■ TASK PROMPT ■
Repeat the listing below word for word, stopping after the line that contains "return n.finish(tint, n.bump(fine, depth, 0.6), gloss)".

--- START OF DATASET EXCERPT ---

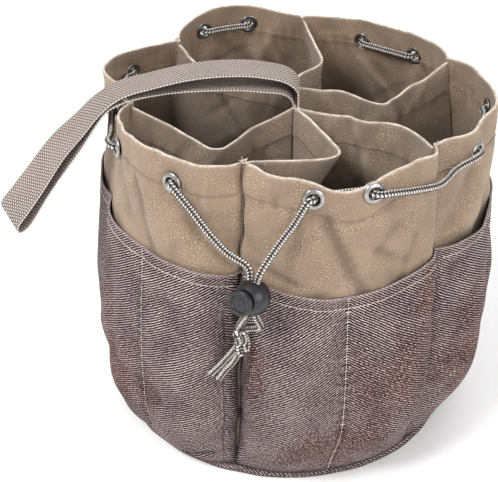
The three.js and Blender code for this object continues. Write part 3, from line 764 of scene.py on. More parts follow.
def cord_material():
    n = Nodes("braided_cord", 0.8, 0.3)
    grain = n.noise(n.lay(), 1500, 2)
    level = n.math("ADD", n.share("tone"), n.math("MULTIPLY_ADD", grain, 0.5, -0.25))
    yarns = [(0.20, (0.022, 0.018, 0.018)), (0.48, (0.20, 0.175, 0.16)), (0.80, (0.66, 0.62, 0.58))]
    return n.finish(n.ramp(level, yarns), n.bump(grain, 0.0002, 0.5))


def plain_material(name, base, roughness, metallic=0.0, grain=900, depth=0.00006, vary=0.12, specular=0.5):
    """A smooth finish with slight grain, uneven gloss and colour."""
    n = Nodes(name, roughness, specular, metallic, base)
    place = n.add("ShaderNodeTexCoord").outputs["Object"]
    fine, broad = n.noise(place, grain, 3), n.noise(place, 60, 2)
    darker, lighter = (tuple(min(1, c * (1 + change)) for c in base) for change in (-vary, vary))
    tint = n.ramp(broad, [(0.3, darker), (0.7, lighter)])
    gloss = n.math("MULTIPLY_ADD", fine, 0.2, roughness - 0.1)
    return n.finish(tint, n.bump(fine, depth, 0.6), gloss)


CANVAS_TAN = canvas_material("canvas_tan", (0.300, 0.215, 0.150), (0.225, 0.155, 0.108))
# The same canvas, painted a little darker and cooler for the pieces inside: painted shade.
CANVAS_SHADED_INSIDE = canvas_material("canvas_shaded_inside", (0.275, 0.208, 0.156), (0.200, 0.148, 0.110))
TWILL = twill_material()
WEBBING = webbing_material()
CORD = cord_material()
NICKEL = plain_material("nickel", (0.36, 0.35, 0.34), 0.28, 1.0)
STEEL = plain_material("spring_steel", (0.55, 0.55, 0.55), 0.35, 1.0)
BLACK = plain_material("black_plastic", (0.009, 0.0095, 0.0115), 0.33, depth=0.00003, vary=0.25)
PALE_THREAD, TAN_THREAD, DARK_THREAD = (
    plain_material(f"{name}_thread", base, 0.8, grain=2500, depth=0.0002, specular=0.2)
    for name, base in (
        ("pale", (0.62, 0.54, 0.50)),
        ("tan", (0.25, 0.18, 0.125)),
        ("dark", (0.13, 0.09, 0.075)),
    )
)

# ---- Eyelets' places ----
FLANGE = 0.0073
CAD_CLOTH = 0.0016


def smooth_wall(k, u, z):
    return polar(*wall_at(k, np.array(u, float), np.array(z, float)), z)


def unit(v):
    return v / np.linalg.norm(v)


EYELETS = []
for k, lobe in enumerate(LOBES):
    for u in lobe["eyelets"]:
        z = lobe["height"]
        along = unit(smooth_wall(k, u + 0.05, z) - smooth_wall(k, u - 0.05, z))
        rise = smooth_wall(k, u, z + FLANGE) - smooth_wall(k, u, z - FLANGE)
        out = unit(np.cross(along, rise))
        centre = smooth_wall(k, u, z) - out * CAD_CLOTH / 2
        EYELETS.append(dict(lobe=k, u=u, z=z, centre=centre, out=out, along=along))

# ---- Cords ----
CORD_RADIUS = 0.0025
CORD_SIDES = 24
CORD_STEP = 0.00035
BRAID_PITCH = 0.0036
CHEVRON_PITCH = 0.58 * BRAID_PITCH
# The cord's line through an eyelet: how far out of the wall, and how far along it.
HALF_THROUGH = [(0.0030, 0.0003), (0.0053, 0.0034), (0.0058, 0.0095)]
LEAN_THROUGH = [(-o, -a) for o, a in HALF_THROUGH[::-1]] + HALF_THROUGH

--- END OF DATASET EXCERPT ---

■ WRITTEN SOLUTION ■
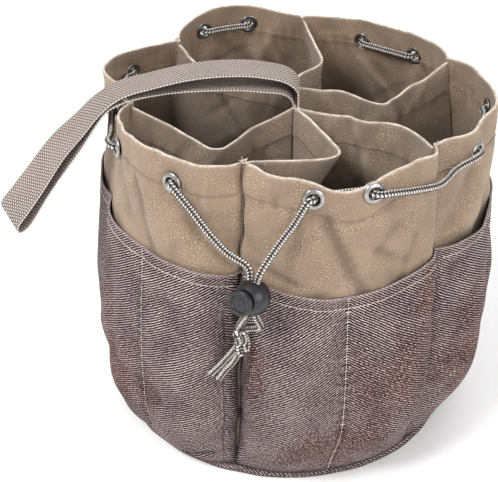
The three.js and Blender code for this object continues. Write part 3, from line 764 of scene.py on. More parts follow.
def cord_material():
    n = Nodes("braided_cord", 0.8, 0.3)
    grain = n.noise(n.lay(), 1500, 2)
    level = n.math("ADD", n.share("tone"), n.math("MULTIPLY_ADD", grain, 0.5, -0.25))
    yarns = [(0.20, (0.022, 0.018, 0.018)), (0.48, (0.20, 0.175, 0.16)), (0.80, (0.66, 0.62, 0.58))]
    return n.finish(n.ramp(level, yarns), n.bump(grain, 0.0002, 0.5))


def plain_material(name, base, roughness, metallic=0.0, grain=900, depth=0.00006, vary=0.12, specular=0.5):
    """A smooth finish with slight grain, uneven gloss and colour."""
    n = Nodes(name, roughness, specular, metallic, base)
    place = n.add("ShaderNodeTexCoord").outputs["Object"]
    fine, broad = n.noise(place, grain, 3), n.noise(place, 60, 2)
    darker, lighter = (tuple(min(1, c * (1 + change)) for c in base) for change in (-vary, vary))
    tint = n.ramp(broad, [(0.3, darker), (0.7, lighter)])
    gloss = n.math("MULTIPLY_ADD", fine, 0.2, roughness - 0.1)
    return n.finish(tint, n.bump(fine, depth, 0.6), gloss)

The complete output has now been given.